Но хотя вера эта сильна и вполне непосредственна, при этом она вовсе не примитивна. В именовании художников XV столетия примитивистами кроется опасность непонимания. "Примитивисты" может означать в данном случае лишь зачинателей, поскольку никакие другие более ранние художники такого рода нам неизвестны; иными словами, значение термина здесь чисто хронологическое. Обычно же наблюдается склонность полагать, что эти художники были примитивны по своему духу. А это совершенно неверно. Дух этого искусства -- это дух самой их веры, как он уже был нами описан выше: стремление к наиболее полному образному воплощению всего того, что связано с верой.
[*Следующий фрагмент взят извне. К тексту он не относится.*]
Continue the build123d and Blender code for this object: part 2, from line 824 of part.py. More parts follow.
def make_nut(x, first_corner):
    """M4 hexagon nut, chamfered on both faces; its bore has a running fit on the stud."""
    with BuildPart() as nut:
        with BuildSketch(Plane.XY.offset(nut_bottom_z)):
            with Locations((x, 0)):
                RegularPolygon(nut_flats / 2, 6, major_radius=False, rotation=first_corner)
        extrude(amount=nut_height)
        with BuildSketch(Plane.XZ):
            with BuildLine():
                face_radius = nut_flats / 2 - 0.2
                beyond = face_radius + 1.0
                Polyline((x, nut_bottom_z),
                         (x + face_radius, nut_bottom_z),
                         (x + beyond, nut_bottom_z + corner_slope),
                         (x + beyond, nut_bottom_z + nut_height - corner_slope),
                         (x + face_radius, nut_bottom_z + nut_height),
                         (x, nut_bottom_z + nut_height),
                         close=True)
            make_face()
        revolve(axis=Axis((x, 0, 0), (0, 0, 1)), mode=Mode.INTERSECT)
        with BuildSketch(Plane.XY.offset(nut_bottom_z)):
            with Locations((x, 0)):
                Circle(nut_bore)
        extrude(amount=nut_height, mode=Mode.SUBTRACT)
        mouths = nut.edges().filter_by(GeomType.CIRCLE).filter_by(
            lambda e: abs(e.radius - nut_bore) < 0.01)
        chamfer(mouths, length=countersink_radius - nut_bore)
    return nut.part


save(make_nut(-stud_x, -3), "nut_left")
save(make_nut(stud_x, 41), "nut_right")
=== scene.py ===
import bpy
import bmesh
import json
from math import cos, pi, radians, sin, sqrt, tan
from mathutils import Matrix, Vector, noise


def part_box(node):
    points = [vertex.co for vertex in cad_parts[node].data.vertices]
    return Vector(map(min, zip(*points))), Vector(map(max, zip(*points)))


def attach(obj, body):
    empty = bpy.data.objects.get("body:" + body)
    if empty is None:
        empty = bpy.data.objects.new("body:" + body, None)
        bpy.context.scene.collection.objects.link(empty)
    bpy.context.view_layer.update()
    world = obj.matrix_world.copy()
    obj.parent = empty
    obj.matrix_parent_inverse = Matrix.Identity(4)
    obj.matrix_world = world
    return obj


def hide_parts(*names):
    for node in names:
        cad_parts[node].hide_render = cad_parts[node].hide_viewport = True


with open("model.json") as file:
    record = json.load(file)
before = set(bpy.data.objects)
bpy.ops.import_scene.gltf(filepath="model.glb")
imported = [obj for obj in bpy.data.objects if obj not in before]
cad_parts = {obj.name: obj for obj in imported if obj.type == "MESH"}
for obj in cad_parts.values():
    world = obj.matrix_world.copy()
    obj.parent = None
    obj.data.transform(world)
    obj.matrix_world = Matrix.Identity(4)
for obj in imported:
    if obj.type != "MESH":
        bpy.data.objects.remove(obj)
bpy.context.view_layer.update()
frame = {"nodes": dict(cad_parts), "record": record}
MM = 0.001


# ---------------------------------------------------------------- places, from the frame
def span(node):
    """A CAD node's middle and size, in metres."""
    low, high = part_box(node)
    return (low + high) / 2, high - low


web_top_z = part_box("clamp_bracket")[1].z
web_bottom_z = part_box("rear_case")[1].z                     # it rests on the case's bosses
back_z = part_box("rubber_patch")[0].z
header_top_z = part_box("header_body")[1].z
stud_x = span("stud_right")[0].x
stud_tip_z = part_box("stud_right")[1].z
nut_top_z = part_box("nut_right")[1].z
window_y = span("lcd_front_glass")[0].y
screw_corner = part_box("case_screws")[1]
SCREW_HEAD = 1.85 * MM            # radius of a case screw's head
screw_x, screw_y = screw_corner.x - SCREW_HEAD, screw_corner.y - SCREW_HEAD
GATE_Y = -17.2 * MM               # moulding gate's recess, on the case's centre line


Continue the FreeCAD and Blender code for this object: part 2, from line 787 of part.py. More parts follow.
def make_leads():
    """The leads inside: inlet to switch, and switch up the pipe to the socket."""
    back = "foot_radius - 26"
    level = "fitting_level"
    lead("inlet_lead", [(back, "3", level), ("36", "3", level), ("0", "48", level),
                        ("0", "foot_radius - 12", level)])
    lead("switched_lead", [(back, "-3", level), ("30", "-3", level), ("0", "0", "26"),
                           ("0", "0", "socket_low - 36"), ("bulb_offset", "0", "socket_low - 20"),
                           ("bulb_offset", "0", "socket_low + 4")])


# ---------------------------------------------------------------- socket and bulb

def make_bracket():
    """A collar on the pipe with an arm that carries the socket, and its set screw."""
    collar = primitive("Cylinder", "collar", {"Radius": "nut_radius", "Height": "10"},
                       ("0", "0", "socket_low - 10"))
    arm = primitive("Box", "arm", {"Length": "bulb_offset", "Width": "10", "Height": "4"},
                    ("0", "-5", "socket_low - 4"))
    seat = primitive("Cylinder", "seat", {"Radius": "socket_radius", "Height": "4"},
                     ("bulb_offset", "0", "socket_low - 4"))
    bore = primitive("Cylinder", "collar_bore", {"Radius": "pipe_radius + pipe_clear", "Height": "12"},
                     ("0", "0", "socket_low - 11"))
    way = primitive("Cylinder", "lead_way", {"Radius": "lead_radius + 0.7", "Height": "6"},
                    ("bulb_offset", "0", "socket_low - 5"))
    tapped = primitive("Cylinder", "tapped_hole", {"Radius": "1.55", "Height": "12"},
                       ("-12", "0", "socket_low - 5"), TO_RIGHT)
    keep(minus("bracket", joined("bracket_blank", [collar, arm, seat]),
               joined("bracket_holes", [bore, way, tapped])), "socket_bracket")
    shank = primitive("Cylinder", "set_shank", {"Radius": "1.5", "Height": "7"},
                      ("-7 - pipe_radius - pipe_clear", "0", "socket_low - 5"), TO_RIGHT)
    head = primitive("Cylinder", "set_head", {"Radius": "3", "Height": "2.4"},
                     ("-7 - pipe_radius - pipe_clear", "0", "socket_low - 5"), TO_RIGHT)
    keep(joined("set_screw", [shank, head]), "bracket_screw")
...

В предшествующую эпоху священные изображения пребывали в бесконечной недосягаемости, замкнутые и неподвижные. Затем пришел пафос внутренней близости. В песнопениях и потоках слез расцвел он в мистике XII столетия, прежде всего у св. Бернарда. Господа брали приступом, рыдая от умиления. Чтобы еще глубже почувствовать страсти, которые испытал Господь, Христа и святых облекали в цвета и формы, которые воображение черпало из земной жизни. Через все небеса устремился щедрый поток всевозможных человеческих образов. И все больше и больше этот поток дробился на бесконечные мелкие ответвления. Постепенно во все более тонкой разработке деталей священное получало образное воплощение до самых мельчайших подробностей. Своими ищущими руками люди совлекали небо на землю.
На первых порах слово довольно долго опережало по своей изобразительной силе и пластическое искусство, и живопись. В то время когда скульптура все еще сохраняла схематичность более архаичного стиля, будучи ограничена материалом и темами, литература начала уже описывать и телесную сторону, и переживания крестной драмы. Meditationes vitae Christi [Размышления о жизни Христа], уже около 1400 г. приписывавшиеся Бонавентуре[52], стали образцом того патетического натурализма, где сцены появления на свет и младенчества, снятия с креста и оплакивания сияли живыми красками; где описывалось, как Иосиф Аримафейский взбирался по лестнице, чтобы надавить на руку Христа и вытащить гвоздь.
Тем временем развивается также и техника живописи; изобразительному искусству это дает определенные преимущества, но и не только это. С искусством ван Эйков живописное воплощение священных предметов доходит до такой степени проработанности и натурализма, которая если и может быть в чисто искусствоведческом смысле названа началом, то, во всяком случае, с точки зрения истории культуры означает конец. Земное воплощение божественного достигает здесь крайнего напряжения: мистическое содержание готово уже выскользнуть из созданных образов, оставив после себя лишь наслаждение красочностью и разнообразием формы.
Таким образом, натурализм ван Эйков, который в истории искусств обычно считают предвестием Ренессанса, скорее следует рассматривать как завершающее раскрытие позднесредневекового духа. Это -- то же самое натуралистическое изображение священных предметов, которое мы наблюдаем во всем, что имеет отношение к культу святых, а также в проповедях Йоханнеса Брюгмана, в пространных рассуждениях Жерсона и в описаниях адских мучений у Дионисия Картузианца.
Это всякий раз форма, угрожающая заглушить содержание и препятствующая его обновлению. В искусстве ван Эйков содержание вполне остается средневековым. Новые идеи там не встречаются. Искусство это есть крайность, конечная точка. Средневековая система понятий разрослась и достигла небес; теперь оставалось ее только украшать и расцвечивать.
Современники ван Эйков, приходившие в изумление перед этим великим искусством живописи, осознавали две вещи: верное изображение сюжета -- и непостижимую искусность, изумительную точность деталей, полнейшую верность природе. С одной стороны -- признание, которое более лежит в сфере благочестия, нежели в области художественного восприятия; с другой стороны -- наивное удивление, которое, по нашим представлениям, не поднимается до художественных ощущений. Генуэзский литератор Бартоломео Фацио -- первый, чьи сделанные около 1450 г. художественно-критические описания ныне частью утраченных работ Яна ван Эйка нам известны. Он прославляет красоту и целомудренность в изображении Девы Марии, волосы архангела Гавриила, "кои даже превосходят естественные"; святую строгость аскезы, которую излучает лик Иоанна Крестителя; то, что делает "живым" Иеронима. Кроме того, он восхищается перспективой в изображении кельи Иеронима, солнечным лучом, который проникает сквозь щель, купальщицей, которая отражается в зеркале, каплями пота на теле другой купальщицы, горящею лампой, ландшафтом с путниками и горами, лесами, деревнями и замками, бесконечными далями горизонта и затем снова зеркалом[53]. Слова, посредством которых выражает он свои чувства, выдают изумление и восторг. С удовольствием дает он себя увлечь безудержному потоку живописных образов; о красоте всего целого он не задается вопросом. Это все еще средневековый подход к средневековому произведению.